Friday, September 22

Bibliotheque Cujas : 22/09/06

I spent a very good morning at the Bibliotheque Cujas, the central law library for a variety of different Universities in Paris and the largest and most extensive law collection in France. The Bibliotheque Cujas has a collection of material of great value to scholars and academics although the library also currently caters for higher level undergraduates. This will change with the opening of a new centralised law library nearby, which will then be used by all University Law faculties in Paris (I think I'm correct in saying this). One huge student law library sounded like rather a good idea. The Bibliotheque Cujas faces similar problems to us, with students coming to them without background legal research skills, and needing to be taught from scratch by the librarians.

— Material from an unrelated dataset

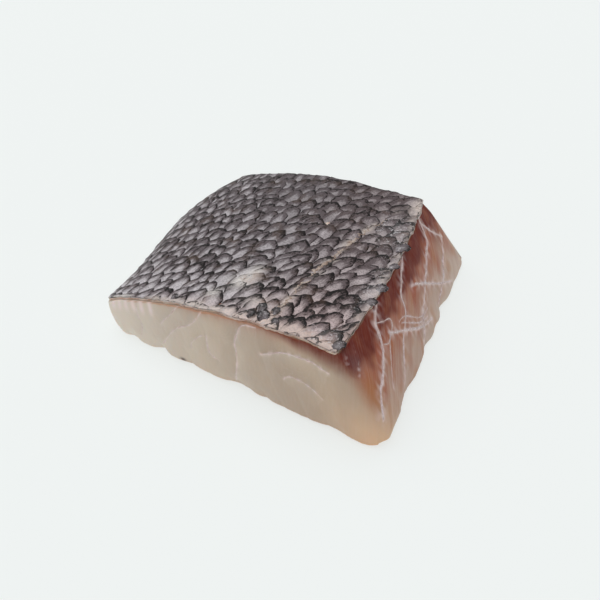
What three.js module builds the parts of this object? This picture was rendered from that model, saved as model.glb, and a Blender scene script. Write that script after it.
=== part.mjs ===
// A skin-on portion of a thick white sea-fish fillet, lying flat with its scaly skin side up.
//
// Millimetres. +Z is up and +Y runs along the fish's body, from the front crosswise cut to the back one.
// +X runs from the thin edge to the thick side, which was cut lengthwise and shows the red muscle.
// The origin is under the middle of the portion, on the surface that it lies on.
//
// Every piece is a layer of one warped block. A place in the block is (u, v, w): u from the thin edge to
// the thick side, v from the front cut to the back cut, and w from the underside to the skin.
import * as THREE from "three";

// Corners of the skin's outline, seen from above. The thick side follows the body, the cuts run slightly askew.
const SKIN_CORNERS = {
  thinFront: [-64.0, -29.9],
  thickFront: [41.5, -53.9],
  thickBack: [46.1, 51.0],
  thinBack: [-42.9, 58.4],
};
// Corners of the underside's outline. The cuts slope outwards to it, and the thin edge is undercut.
const FOOT_CORNERS = {
  thinFront: [-57.5, -33.9],
  thickFront: [64.0, -65.9],
  thickBack: [63.5, 57.9],
  thinBack: [-34.9, 63.4],
};
// How far each upright corner is rounded, at the skin and at the foot.
const SKIN_CORNER_RADII = { thinFront: 2.5, thickFront: 2.0, thickBack: 2.5, thinBack: 2.5 };
const FOOT_CORNER_RADII = { thinFront: 6.0, thickFront: 8.5, thickBack: 3.0, thinBack: 6.0 };
const WIDTH = 106; // mean width across the body
const LENGTH = 104; // mean length along the body

// Height of the skin's outer face above the underside.
const THIN_HEIGHT = 14;
const THICK_HEIGHT = 34;
const THIN_RISE_TO_BACK = 3.4;
const THICK_CROWN = 4;
const THICK_DROP_TO_BACK = 5.8;
const ROUNDNESS_FRONT = 2.3; // how fast the back's curve rises from the thin edge
const ROUNDNESS_BACK = 3.3;
const RIDGE_RISE = 0.9; // a low ridge along the middle, highest at the back cut
const RIDGE_PLACE = 0.55;
const RIDGE_REACH = 0.15;
const WRAP_DROP_FRONT = 1.4; // the skin turns down over the thin edge
const WRAP_DROP_BACK = 3.5;
const WRAP_RUN = 4.0;

// Edges that bow outwards, seen from above.
const THICK_EDGE_BOW = 4.0;
const THIN_SKIN_BOW = 6.2;
const THIN_FOOT_BOW = 4.5;
const THIN_BOW_SKEW = 2; // puts the thin edge's bow nearer the back
// Cut faces that belly out between skin and foot.
const THICK_BELLY = 0.7;
const BACK_CORNER_HOLLOW = 2;
const FRONT_CORNER_BELLY = 4.6;
const FRONT_CORNER_REACH = 22;
const THIN_BELLY = -1;
const CROSS_CUT_BELLY = 1.2;
const WALL_FADE = 8; // how quickly a face's belly dies away into the block

// Layers, measured down from the skin's outer face.
const SKIN_THICKNESS = 1.7;
const LAYER_GAP = 0.3;
const RED_THICKNESS_THIN = 0.7;
const RED_THICKNESS_THICK = 12;
const RED_TAPER = 8; // the red muscle is a wedge that thins quickly away from the thick side

// Scales in staggered columns along the body.
const SCALE_COLUMNS = 15;
const SCALE_ROWS = 14;
const SCALE_RISE = 0.75; // lift of a scale's free edge, which points to the back
const SCALE_CROWN = 0.35;

// Flakes of white muscle, which bulge a little between their sheets of connective tissue.
const FLAKE_WIDTH = 11;
const FLAKE_BULGE = 0.9;
const UNDERSIDE_EDGE_RADIUS = 1.6;
const SKIN_OVERHANG = 1.3; // how far the skin stands over the muscle at the thick front corner
const OVERHANG_DEPTH = 6;

// Steps of the block along u, v and w.
const STEPS_PER_COLUMN = 2;
const STEPS_PER_SCALE = 4;
const STEPS_U = STEPS_PER_COLUMN * SCALE_COLUMNS;
const STEPS_V_SKIN = STEPS_PER_SCALE * SCALE_ROWS;
const STEPS_V = SCALE_ROWS;
const STEPS_W_RED = 2;
const STEPS_W_WHITE = 8;

const lerp = THREE.MathUtils.lerp;
const clamp = THREE.MathUtils.clamp;

// 1 at no distance, dying away smoothly past the reach.
const nearness = (distance, reach) => Math.exp(-((distance / reach) ** 2));

// The move that turns a square corner of size radius into a quarter circle, for a place (p, q) from the corner.
function cornerPull(p, q, radius) {
  const x = clamp((radius - p) / radius, 0, 1);
  const y = clamp((radius - q) / radius, 0, 1);
  return [
    (x - x * Math.sqrt(1 - (y * y) / 2)) * radius,
    (y - y * Math.sqrt(1 - (x * x) / 2)) * radius,
  ];
}

// (u, v) with the four upright corners rounded.
function roundCorners(u, v, radii) {
  const p = u * WIDTH;
  const q = v * LENGTH;
  const thinFront = cornerPull(p, q, radii.thinFront);
  const thickFront = cornerPull(WIDTH - p, q, radii.thickFront);
  const thickBack = cornerPull(WIDTH - p, LENGTH - q, radii.thickBack);
  const thinBack = cornerPull(p, LENGTH - q, radii.thinBack);
  return [
    (p + thinFront[0] - thickFront[0] - thickBack[0] + thinBack[0]) / WIDTH,
    (q + thinFront[1] + thickFront[1] - thickBack[1] - thinBack[1]) / LENGTH,
  ];
}

// The place between four corners, seen from above.
function between(corners, u, v) {
  return [0, 1].map((axis) =>
    lerp(
      lerp(corners.thinFront[axis], corners.thickFront[axis], u),
      lerp(corners.thinBack[axis], corners.thickBack[axis], u),
      v,
    ),
  );
}

// Height of the skin's outer face, without its scales.
function heightAt(u, v) {
  const thin = THIN_HEIGHT + THIN_RISE_TO_BACK * v * v;
  const thick = THICK_HEIGHT + THICK_CROWN * v - THICK_DROP_TO_BACK * v * v;
  const roundness = lerp(ROUNDNESS_FRONT, ROUNDNESS_BACK, v);
  const ridge = RIDGE_RISE * v ** 3 * nearness(u - RIDGE_PLACE, RIDGE_REACH);
  const wrap = lerp(WRAP_DROP_FRONT, WRAP_DROP_BACK, v) * nearness(u * WIDTH, WRAP_RUN);
  return thin + (thick - thin) * (1 - (1 - u) ** roundness) + ridge - wrap;
}

// A place in the block as [x, y, z].
function placeInBlock(u, v, w) {
  const skin = between(SKIN_CORNERS, ...roundCorners(u, v, SKIN_CORNER_RADII));
  const foot = between(FOOT_CORNERS, ...roundCorners(u, v, FOOT_CORNER_RADII));
  const thinBow = Math.sin(Math.PI * v ** THIN_BOW_SKEW) * (1 - u);
  skin[0] += THICK_EDGE_BOW * Math.sin(Math.PI * v) * u - THIN_SKIN_BOW * thinBow;
  foot[0] -= THIN_FOOT_BOW * thinBow;
  const belly = 4 * w * (1 - w);
  const frontCorner = FRONT_CORNER_BELLY * nearness(v * LENGTH, FRONT_CORNER_REACH);
  const thickBelly = THICK_BELLY + frontCorner - BACK_CORNER_HOLLOW * v ** 4;
  const x =
    lerp(foot[0], skin[0], w) +
    belly * (thickBelly * u ** WALL_FADE + THIN_BELLY * (1 - u) ** WALL_FADE);
  const y =
    lerp(foot[1], skin[1], w) + belly * CROSS_CUT_BELLY * (v ** WALL_FADE - (1 - v) ** WALL_FADE);
  return [x, y, heightAt(u, v) * w];
}

// Where the muscle departs from the plain block: flakes, a rounded foot, and the step back under the skin.
function placeInMuscle(u, v, w) {
  const [x, y, z] = placeInBlock(u, v, w);
  const flake = Math.abs(Math.sin((Math.PI * u * WIDTH) / FLAKE_WIDTH)) - 0.5;
  const front = (1 - v) ** WALL_FADE;
  const back = v ** WALL_FADE;
  const edge = UNDERSIDE_EDGE_RADIUS * (1 - Math.min(1, z / UNDERSIDE_EDGE_RADIUS)) ** 2;
  const underSkin = nearness((1 - w) * heightAt(u, v), OVERHANG_DEPTH);
  const inset = edge + SKIN_OVERHANG * underSkin * u * u;
  const side = u ** WALL_FADE - (1 - u) ** WALL_FADE;
  return [
    x - inset * side,
    y + (front - back) * (inset - FLAKE_BULGE * flake * (1 - w)),
    z,
  ];
}

// Levels of the layers' faces, as w.
const skinOuter = (u, v) => 1 + scaleLift(u, v) / heightAt(u, v);
const skinInner = (u, v) => 1 - SKIN_THICKNESS / heightAt(u, v);
const redOuter = (u, v) => skinInner(u, v) - LAYER_GAP / heightAt(u, v);
function redInner(u, v) {
  const thickness = RED_THICKNESS_THIN + (RED_THICKNESS_THICK - RED_THICKNESS_THIN) * u ** RED_TAPER;
  return redOuter(u, v) - thickness / heightAt(u, v);
}
const whiteOuter = (u, v) => redInner(u, v) - LAYER_GAP / heightAt(u, v);
const underside = () => 0;

// Lift of the scales above the skin's plain outer face: each rises to its free edge and is crowned across.
function scaleLift(u, v) {
  const column = Math.round(u * STEPS_U) / STEPS_PER_COLUMN;
  const row = Math.round(v * STEPS_V_SKIN) / STEPS_PER_SCALE;
  const fromBorder = 2 * Math.min(column % 1, 1 - (column % 1));
  const staggered = Math.floor(column) % 2;
  const along = (row + staggered / 2) % 1;
  return SCALE_RISE * along + SCALE_CROWN * fromBorder;
}

// A layer between two levels, bent out of a subdivided box. A quarter turn of the box flips the diagonals of
// its faces, so that two layers that lie on each other are split into triangles alike.
function layer(lower, upper, place, stepsV, stepsW, turned = false) {
  const box = turned
    ? new THREE.BoxGeometry(1, 1, 1, stepsV, STEPS_U, stepsW).rotateZ(Math.PI / 2)
    : new THREE.BoxGeometry(1, 1, 1, STEPS_U, stepsV, stepsW);
  const position = box.getAttribute("position");
  for (let i = 0; i < position.count; i += 1) {
    const u = position.getX(i) + 0.5;
    const v = position.getY(i) + 0.5;
    const w = lerp(lower(u, v), upper(u, v), position.getZ(i) + 0.5);
    position.setXYZ(i, ...place(u, v, w));
  }
  box.computeVertexNormals();
  return box;
}

function piece(name, geometry, color, roughness) {
  const mesh = new THREE.Mesh(geometry, new THREE.MeshStandardMaterial({ color, roughness, metalness: 0 }));
  mesh.name = name;
  return mesh;
}

const portion = new THREE.Group();
portion.name = "fillet_portion";
portion.add(
  piece("skin", layer(skinInner, skinOuter, placeInBlock, STEPS_V_SKIN, 1), 0x6b6265, 0.4),
  piece("red_muscle", layer(redInner, redOuter, placeInMuscle, STEPS_V, STEPS_W_RED, true), 0x6e3a33, 0.45),
  piece("white_muscle", layer(underside, whiteOuter, placeInMuscle, STEPS_V, STEPS_W_WHITE), 0xb9a894, 0.4),
);

export default portion;
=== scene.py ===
# %% [markdown]
# # A skin-on fillet portion
# The real thing is a hand-cut block of a large white sea fish: pale flaky muscle, a wedge of dark red
# muscle under the skin along the thick side, and a scaly skin on top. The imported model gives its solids.
# This lesson dresses them: one soft translucent body of flesh, a pale dermis, some hundreds of
# overlapping scales, and the white membranes that cross the cut faces.

# %% Load the frame
import math
from itertools import product

import bmesh
import bpy
import numpy as np
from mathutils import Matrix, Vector
from mathutils.bvhtree import BVHTree


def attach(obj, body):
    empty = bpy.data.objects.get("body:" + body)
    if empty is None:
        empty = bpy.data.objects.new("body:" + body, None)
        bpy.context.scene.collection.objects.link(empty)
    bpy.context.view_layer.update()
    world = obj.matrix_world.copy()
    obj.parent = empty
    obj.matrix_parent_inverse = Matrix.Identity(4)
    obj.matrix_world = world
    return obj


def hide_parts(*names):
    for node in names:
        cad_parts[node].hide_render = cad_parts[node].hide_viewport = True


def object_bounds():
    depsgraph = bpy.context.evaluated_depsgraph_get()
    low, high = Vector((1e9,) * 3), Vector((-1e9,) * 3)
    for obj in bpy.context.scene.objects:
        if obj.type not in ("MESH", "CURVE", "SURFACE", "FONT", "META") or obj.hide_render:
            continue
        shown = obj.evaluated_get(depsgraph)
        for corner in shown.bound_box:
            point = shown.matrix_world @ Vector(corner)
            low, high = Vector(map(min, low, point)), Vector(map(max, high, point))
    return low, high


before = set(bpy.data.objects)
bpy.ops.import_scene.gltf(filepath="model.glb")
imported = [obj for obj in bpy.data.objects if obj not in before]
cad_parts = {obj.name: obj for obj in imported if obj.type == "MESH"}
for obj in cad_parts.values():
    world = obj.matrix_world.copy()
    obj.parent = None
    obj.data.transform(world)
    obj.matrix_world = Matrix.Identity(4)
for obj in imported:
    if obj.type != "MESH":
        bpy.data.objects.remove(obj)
CAD_BOX = [list(corner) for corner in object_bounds()]
MM = 0.001
LOWEST, HIGHEST = (np.array(corner) / MM for corner in CAD_BOX)
print("solids from", LOWEST.round(1), "to", HIGHEST.round(1), "mm")

# %% [markdown]
# ## Camera
# The portion is seen from above, a little from its thick side. A long lens from further off keeps the
# edges nearly parallel, so the camera stands about two thirds of a metre away.

# %% Camera
VIEW_AZIMUTH = math.radians(19)
VIEW_ELEVATION = math.radians(40)
VIEW_DISTANCE = 0.65
VIEW_TARGET = Vector((11.1 * MM, -7.65 * MM, 15 * MM))
FRAME_PIXELS = 600
FOCAL_PIXELS = 1625
SENSOR = 36

towards_camera = Vector((
    math.sin(VIEW_AZIMUTH) * math.cos(VIEW_ELEVATION),
    -math.cos(VIEW_AZIMUTH) * math.cos(VIEW_ELEVATION),
    math.sin(VIEW_ELEVATION),
))
camera = bpy.data.objects.new("camera", bpy.data.cameras.new("camera"))
camera.data.sensor_width = SENSOR
camera.data.lens = SENSOR * FOCAL_PIXELS / FRAME_PIXELS
camera.location = VIEW_TARGET + towards_camera * VIEW_DISTANCE
camera.rotation_mode = "QUATERNION"
camera.rotation_quaternion = (-towards_camera).to_track_quat("-Z", "Y")
scene = bpy.context.scene
scene.collection.objects.link(camera)
scene.camera = camera
print("lens", round(camera.data.lens, 1), "mm at", round(VIEW_DISTANCE, 2), "m")

# %% [markdown]
# ## Light and floor
# The real picture has almost no shadow, and yet the skin's dark edges stay dark. So the room itself is
# dim, a wide sun lamp from the upper left does most of the lighting and a weaker one fills the front. The
# floor is a pale light table: most of its brightness is its own glow, which keeps the shadow faint and
# narrow. One helper makes every material: it sets the shader's own sockets from a list of values.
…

I was given a tour of the inner workings of the Library, the reading rooms, and the way the Library makes its huge collection available to its clients. As with most very large libraries the shelves are not open; instead it uses a retrieval board by which allocated numbers light up when the selected choices have been brought into the reading rooms.

Legislative process

I quizzed the specialist legislation librarian about how to use Legifrance, as she has central responsibility for it, and also how the legislative process happens in France. I'll outline it briefly here for anyone who might be interested:

France has a centralised government i.e. no state based laws to deal with although there are provincial bureaucratic rulings that operate at the local level. These are physically available from the Mairie (Town Hall) of each region.

Lois

The procedure in the Parlement (Assemblee Nationale et Senat) for bringing into being new laws is similar to but different from ours i.e. the Petite Loi is introduced in the lower house (generally, I can't say whether this is always the case) but the toing and froing between lower and upper houses is more extensive and open to more change, and a piece of introduced legislation will move backwards and forwards between the Houses up to five times.

Extrinsic materials

Questions can be put to the Assemblee by an MP regarding a Loi in its different incarnations on the way towards achieving the force of law, and these will be answered in print (spoken but reported I think) and the answers will form part of what we would think of as extrinsic material. Travaux preparatoire contain the government's explanatory material relating to the legislation, in some ways like our explanatory memoranda, but more open to interpolation of new paragraphs of explanation.

Commencement

Commencement of an Act happens by published 'Declaration',(I have to double check this as it's from memory) and the date of the Declaration is the date of commencement of the Act. I asked if there were some automatic period of time by which a Declaration must be published, but the answer strangely was no.

Code Civile

The Code Civile, which I had misunderstood as codifying all French civil laws, in fact sits alongside certain major pieces of legislation. These Acts of parliament are not fully consolidated, although the Civil Code is. The part of the law which is codified functions in much the same way as the US Codes, but it seems that the part of their legislative process relating to other Acts more resembles the UK process, which I've never fully understood and no-one has ever been able to explain to me properly. These Acts are not consolidated.

Legifrance

Legifrance goes back in time in fulltext for only a number of years; prior to that it provides only the number title and description of legislative material, but the fulltext of these can be requested from the Bibliotheque Cujas. It provides detailed fulltext material with all changes, declarations and travaux preparatoire available from its site. It is of course free, although the Bibliotheque Cujas reference librarians also use LexisNexis.fr (mais naturellement).

Reference services

The Library is very happy to receive questions from anywhere, provided of course there's been a proper attention paid to resolving the question first before presenting it to them. Naturally, I carry around in my head several unresolved reference queries which have frustrated me over the course of time, so I left them with one from 2004. What legislation in France protects the privacy of any person from being photographed without their consent?

Their reference librarian took a quick stab at it, no luck. She's going to email me!

Situé

Finally, the Library is in a rather wonderful part of Paris – next to the Sorbonne, and set just off that huge circular Place surrounding the Pantheon. It's within walking distance of anywhere that matters i.e. St Germain des Pres, heaps of Indie cinemas, Notre Dame de Paris. The librarians are lucky enough to have quite civilised ideas of working conditions i.e. they can turn off their own fluorescent lights (I noticed most people did), and they can open their windows! No battery hen psychosis in the making there.

Dejeuner

I had a very good North African lunch with my two colleagues who had been at the Russian conference. They were very welcoming and hospitable.

Then I went for quite a long walk down to the Seine and across the Ile St Louis to see an exhibition of Italian photographers at the Maison Europeene de Photographie. The sun was shining, the air calm and smooth; it was a day for us all to enjoy.